Small-exponent and small-message exposure. A small encryption exponent such as
\(e = 3\) speeds up encryption, but if the same message is sent to enough recipients under the same
small exponent, or if the message itself is small enough that \(m^e \lt n\), the modular reduction
does nothing and \(m\) is recovered by an ordinary integer root of the ciphertext. The fix is not a
larger exponent but the randomized padding already required for semantic security: padding destroys
the algebraic relationships these attacks exploit.
Forward search over a small message space. Because the encryption map is public, an
adversary facing a message drawn from a small or guessable set can encrypt every candidate and
compare against the observed ciphertext — the deterministic-encryption failure in its starkest form.
This is again answered by randomized padding, which makes re-encryption of a guessed plaintext
almost never reproduce the target ciphertext.
The multiplicative structure. RSA respects multiplication: the product of the
encryptions of \(m_1\) and \(m_2\) is the encryption of \(m_1 m_2\), since
\((m_1 m_2)^e \equiv m_1^e m_2^e \pmod{n}\). An adversary can exploit this to have a disguised
ciphertext decrypted and then strip the disguise, an
adaptive
chosen-ciphertext attack that the bare scheme does not withstand. The defense is to
require plaintexts to carry a rigid structure that a tampered ciphertext will almost surely fail to
produce, so that malformed decryptions are rejected — once more a property supplied by structured
padding, not by the arithmetic.
A shared modulus. If several parties were issued distinct exponent pairs under one
common modulus \(n\), the equivalence just proved would be fatal: any single party, knowing its own
\((e_i, d_i)\), could factor \(n\) and then compute every other party's private exponent. A modulus
can belong to exactly one party. This is a direct corollary of the equivalence theorem rather than a
separate phenomenon, and it is why key generation produces a fresh modulus per user.
None of these failures touches the hardness of factoring; each is a requirement on construction
around a core that is assumed hard. And that assumption carries the qualification every page of this
track has attached to it. The hardness of factoring is hardness against classical computation, the
model under which every algorithm in this section was reckoned. The padding disciplines above secure
RSA against an adversary confined to that model; no choice of key length secures it against a model
in which factoring itself becomes easy. What such a model does to RSA and to the key agreement of the
first section, and why the two fall together, is the final matter.

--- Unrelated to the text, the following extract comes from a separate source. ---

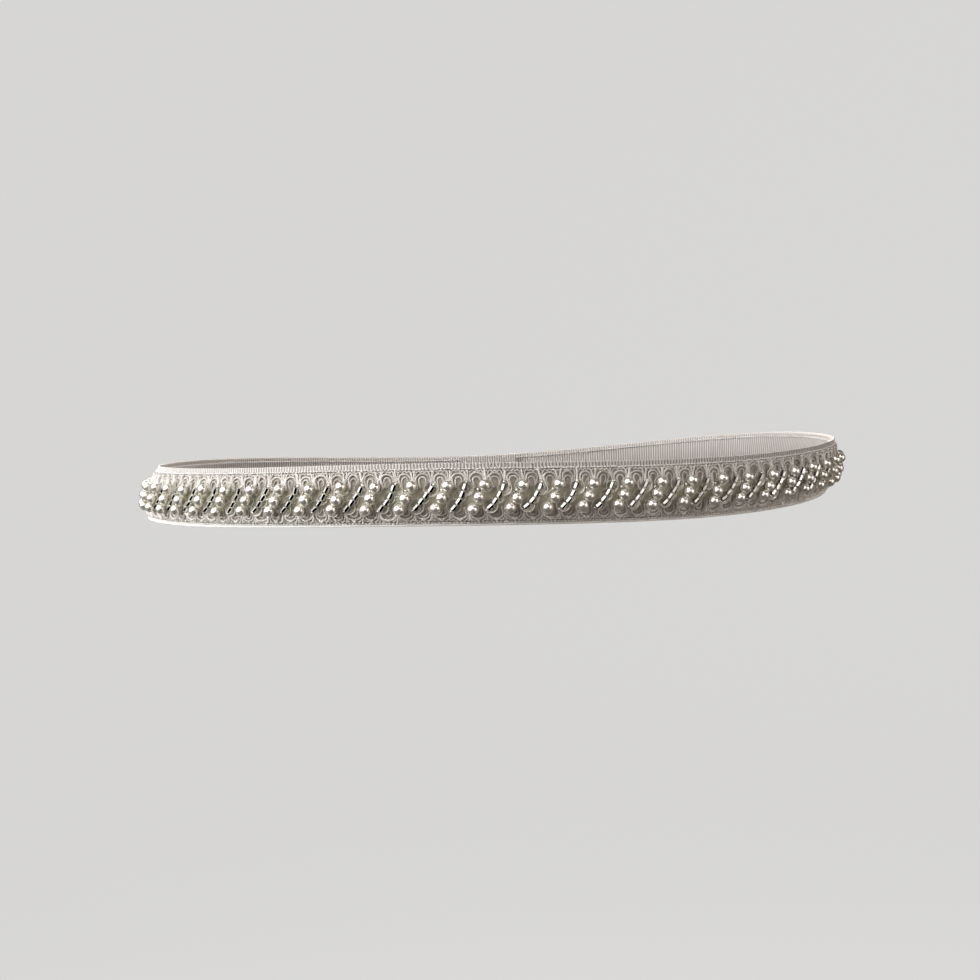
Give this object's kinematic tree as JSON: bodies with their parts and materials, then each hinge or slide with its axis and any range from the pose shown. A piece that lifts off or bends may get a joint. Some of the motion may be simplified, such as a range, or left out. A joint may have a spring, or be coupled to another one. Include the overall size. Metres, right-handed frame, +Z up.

Built on Factoring and Logarithms
The two constructions of this page descend from the two oldest hardness assumptions, one each. Key
agreement rests on the
discrete
logarithm: an eavesdropper who could take logarithms would read every shared secret.
Encryption rests on
factoring:
an adversary who could factor would recover every private exponent. The abstract problems named on
the previous page have become two working systems, and the systems inherit not only the hardness of
those problems but their fragility.
That fragility is shared, and the sharing is not a coincidence of history but a fact about the
algebra. Both problems live in finite abelian groups — the integers modulo a prime for the discrete
logarithm, the multiplicative structure modulo \(n\) for factoring — and the difficulty in each case
is that of recovering hidden information about a periodicity in that group. A quantum computer
running Shor's algorithm finds such periods efficiently, and so solves both problems in time
polynomial in the input size. The single algorithmic advance that breaks the one breaks the other,
because they were never as different as their statements suggest; they are two faces of the same
underlying structure, and a method that exploits that structure does not distinguish between them.
For the constructions of this page the consequence is immediate and total. Against an adversary with
a large-scale quantum computer, factoring \(n\) becomes feasible, so the private exponent \(d\) is
recovered by the equivalence proved above and RSA is decrypted at will. In the same setting the
discrete logarithm becomes feasible, so the private exponents in a key agreement are recovered and
the shared secret with them. The collapse does not stop at the discrete logarithm, moreover: the
reduction
of the previous page runs the difficulty downward, so an algorithm that takes logarithms also solves
the Diffie-Hellman problem directly — every construction resting anywhere in that chain of hardness
falls at once. None of the padding disciplines of the previous section helps, because none of them
touches the hardness of the core problem; they guard the construction within the classical model and
have nothing to say once the model itself changes.
The reach of this attack is sharp but bounded, and the boundary is what the rest of the track is
organized around. What Shor's algorithm exploits is the hidden abelian structure these two problems
share; cryptographic constructions that do not rest on that structure are not broken by it.
Symmetric-key ciphers and hash functions face only a generic quantum search that halves the
effective key length — an erosion answered by doubling keys, not by abandoning the design. So the
event on the horizon is not the end of cryptography but the obsolescence of one family within it:
the public-key constructions of this page, and the number-theoretic assumptions beneath them, whose
security has a known expiry condition rather than an indefinite future.
This is why the search for a successor does not look for a better factoring-based scheme or a harder
instance of the discrete logarithm. A harder instance of the same problem is still an instance of the
same problem, and falls to the same algorithm. The replacement must rest on a hardness that does not
reduce to a hidden abelian period — a problem for which no efficient quantum algorithm is known and
to which factoring and the discrete logarithm do not connect by any known reduction. The most
developed candidates come from the geometry of high-dimensional lattices, where finding a shortest or
nearest vector appears to resist classical and quantum attack alike. Moving there means leaving the
arithmetic of primes and exponents that has carried public-key cryptography from its first key
agreement to its first cipher, and rebuilding the trapdoor on ground a quantum computer does not
level. The framework of the earlier pages — what it means to encrypt, to agree on a key, to be secure
against a bounded adversary — carries over unchanged. Only the hard problem at the center is
exchanged, and exchanging it is the work that follows.